» **Given instruction**
Copy down all of the data underneath, exactly as shown.

*-*-*

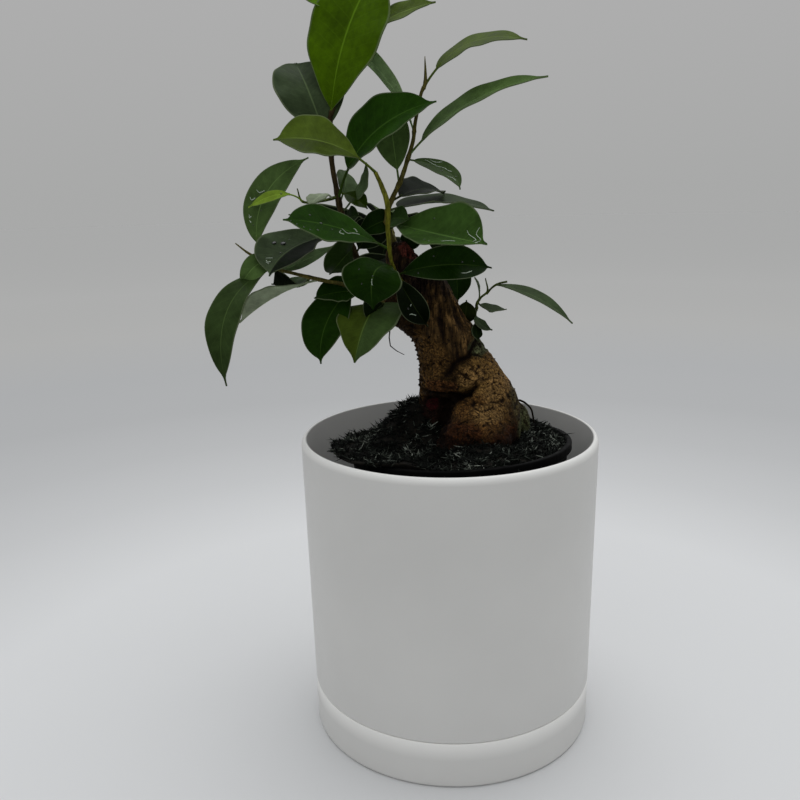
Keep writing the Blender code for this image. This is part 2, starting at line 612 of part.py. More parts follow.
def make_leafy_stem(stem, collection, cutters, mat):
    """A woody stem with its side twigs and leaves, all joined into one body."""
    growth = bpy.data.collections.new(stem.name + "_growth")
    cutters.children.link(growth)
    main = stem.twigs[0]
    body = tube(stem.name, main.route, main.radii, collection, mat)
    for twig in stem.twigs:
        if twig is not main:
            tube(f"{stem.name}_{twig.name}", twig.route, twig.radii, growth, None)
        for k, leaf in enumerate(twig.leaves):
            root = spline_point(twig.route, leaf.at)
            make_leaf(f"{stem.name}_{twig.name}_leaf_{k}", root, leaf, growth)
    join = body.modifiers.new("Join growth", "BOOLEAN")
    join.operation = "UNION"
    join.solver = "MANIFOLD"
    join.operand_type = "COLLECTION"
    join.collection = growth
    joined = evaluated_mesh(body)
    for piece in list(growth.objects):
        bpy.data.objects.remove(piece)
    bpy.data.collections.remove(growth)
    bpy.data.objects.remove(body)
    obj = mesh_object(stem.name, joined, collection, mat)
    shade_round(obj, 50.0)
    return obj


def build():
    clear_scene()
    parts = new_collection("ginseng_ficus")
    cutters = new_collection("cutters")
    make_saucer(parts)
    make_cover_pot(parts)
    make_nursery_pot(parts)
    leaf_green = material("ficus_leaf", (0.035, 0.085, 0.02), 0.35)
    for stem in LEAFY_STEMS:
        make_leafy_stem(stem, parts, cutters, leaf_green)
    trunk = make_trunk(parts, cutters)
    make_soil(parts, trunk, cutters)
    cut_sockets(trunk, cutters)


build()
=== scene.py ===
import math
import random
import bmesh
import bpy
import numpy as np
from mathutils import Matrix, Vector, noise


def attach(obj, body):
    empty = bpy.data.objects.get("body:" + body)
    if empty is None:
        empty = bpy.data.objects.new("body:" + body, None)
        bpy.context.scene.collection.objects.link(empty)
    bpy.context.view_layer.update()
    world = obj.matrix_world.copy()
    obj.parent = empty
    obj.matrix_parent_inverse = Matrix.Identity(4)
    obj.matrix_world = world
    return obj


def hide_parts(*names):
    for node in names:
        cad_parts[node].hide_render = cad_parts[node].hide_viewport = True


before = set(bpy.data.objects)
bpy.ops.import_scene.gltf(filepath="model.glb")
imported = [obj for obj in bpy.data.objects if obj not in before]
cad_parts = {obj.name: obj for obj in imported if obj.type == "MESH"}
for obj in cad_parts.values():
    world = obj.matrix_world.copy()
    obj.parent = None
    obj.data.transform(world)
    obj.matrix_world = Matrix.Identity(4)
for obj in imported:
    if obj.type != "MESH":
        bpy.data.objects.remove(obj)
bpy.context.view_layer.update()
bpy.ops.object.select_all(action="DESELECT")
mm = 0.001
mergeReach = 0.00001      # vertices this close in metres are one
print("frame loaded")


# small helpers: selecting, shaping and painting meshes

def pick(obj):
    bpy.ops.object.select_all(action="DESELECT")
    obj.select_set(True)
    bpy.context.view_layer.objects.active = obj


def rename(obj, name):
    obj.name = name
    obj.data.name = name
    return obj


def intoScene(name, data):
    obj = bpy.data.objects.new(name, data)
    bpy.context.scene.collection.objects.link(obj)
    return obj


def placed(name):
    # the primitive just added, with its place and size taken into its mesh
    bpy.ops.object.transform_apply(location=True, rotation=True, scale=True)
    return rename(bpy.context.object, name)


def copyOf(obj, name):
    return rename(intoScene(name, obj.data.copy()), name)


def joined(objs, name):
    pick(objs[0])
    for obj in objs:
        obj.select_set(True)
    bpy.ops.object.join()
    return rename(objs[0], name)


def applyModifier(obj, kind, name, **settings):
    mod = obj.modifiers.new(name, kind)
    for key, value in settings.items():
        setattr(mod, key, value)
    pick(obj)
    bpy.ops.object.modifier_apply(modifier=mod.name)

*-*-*

» **Output of the exercise**
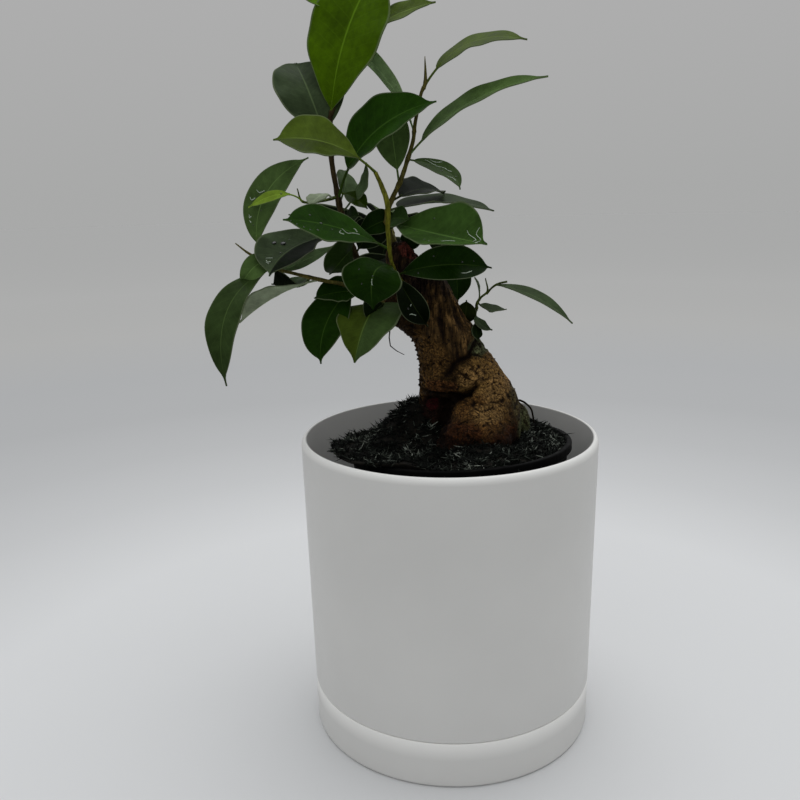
Keep writing the Blender code for this image. This is part 2, starting at line 612 of part.py. More parts follow.
def make_leafy_stem(stem, collection, cutters, mat):
    """A woody stem with its side twigs and leaves, all joined into one body."""
    growth = bpy.data.collections.new(stem.name + "_growth")
    cutters.children.link(growth)
    main = stem.twigs[0]
    body = tube(stem.name, main.route, main.radii, collection, mat)
    for twig in stem.twigs:
        if twig is not main:
            tube(f"{stem.name}_{twig.name}", twig.route, twig.radii, growth, None)
        for k, leaf in enumerate(twig.leaves):
            root = spline_point(twig.route, leaf.at)
            make_leaf(f"{stem.name}_{twig.name}_leaf_{k}", root, leaf, growth)
    join = body.modifiers.new("Join growth", "BOOLEAN")
    join.operation = "UNION"
    join.solver = "MANIFOLD"
    join.operand_type = "COLLECTION"
    join.collection = growth
    joined = evaluated_mesh(body)
    for piece in list(growth.objects):
        bpy.data.objects.remove(piece)
    bpy.data.collections.remove(growth)
    bpy.data.objects.remove(body)
    obj = mesh_object(stem.name, joined, collection, mat)
    shade_round(obj, 50.0)
    return obj


def build():
    clear_scene()
    parts = new_collection("ginseng_ficus")
    cutters = new_collection("cutters")
    make_saucer(parts)
    make_cover_pot(parts)
    make_nursery_pot(parts)
    leaf_green = material("ficus_leaf", (0.035, 0.085, 0.02), 0.35)
    for stem in LEAFY_STEMS:
        make_leafy_stem(stem, parts, cutters, leaf_green)
    trunk = make_trunk(parts, cutters)
    make_soil(parts, trunk, cutters)
    cut_sockets(trunk, cutters)


build()
=== scene.py ===
import math
import random
import bmesh
import bpy
import numpy as np
from mathutils import Matrix, Vector, noise


def attach(obj, body):
    empty = bpy.data.objects.get("body:" + body)
    if empty is None:
        empty = bpy.data.objects.new("body:" + body, None)
        bpy.context.scene.collection.objects.link(empty)
    bpy.context.view_layer.update()
    world = obj.matrix_world.copy()
    obj.parent = empty
    obj.matrix_parent_inverse = Matrix.Identity(4)
    obj.matrix_world = world
    return obj


def hide_parts(*names):
    for node in names:
        cad_parts[node].hide_render = cad_parts[node].hide_viewport = True


before = set(bpy.data.objects)
bpy.ops.import_scene.gltf(filepath="model.glb")
imported = [obj for obj in bpy.data.objects if obj not in before]
cad_parts = {obj.name: obj for obj in imported if obj.type == "MESH"}
for obj in cad_parts.values():
    world = obj.matrix_world.copy()
    obj.parent = None
    obj.data.transform(world)
    obj.matrix_world = Matrix.Identity(4)
for obj in imported:
    if obj.type != "MESH":
        bpy.data.objects.remove(obj)
bpy.context.view_layer.update()
bpy.ops.object.select_all(action="DESELECT")
mm = 0.001
mergeReach = 0.00001      # vertices this close in metres are one
print("frame loaded")


# small helpers: selecting, shaping and painting meshes

def pick(obj):
    bpy.ops.object.select_all(action="DESELECT")
    obj.select_set(True)
    bpy.context.view_layer.objects.active = obj


def rename(obj, name):
    obj.name = name
    obj.data.name = name
    return obj


def intoScene(name, data):
    obj = bpy.data.objects.new(name, data)
    bpy.context.scene.collection.objects.link(obj)
    return obj


def placed(name):
    # the primitive just added, with its place and size taken into its mesh
    bpy.ops.object.transform_apply(location=True, rotation=True, scale=True)
    return rename(bpy.context.object, name)


def copyOf(obj, name):
    return rename(intoScene(name, obj.data.copy()), name)


def joined(objs, name):
    pick(objs[0])
    for obj in objs:
        obj.select_set(True)
    bpy.ops.object.join()
    return rename(objs[0], name)


def applyModifier(obj, kind, name, **settings):
    mod = obj.modifiers.new(name, kind)
    for key, value in settings.items():
        setattr(mod, key, value)
    pick(obj)
    bpy.ops.object.modifier_apply(modifier=mod.name)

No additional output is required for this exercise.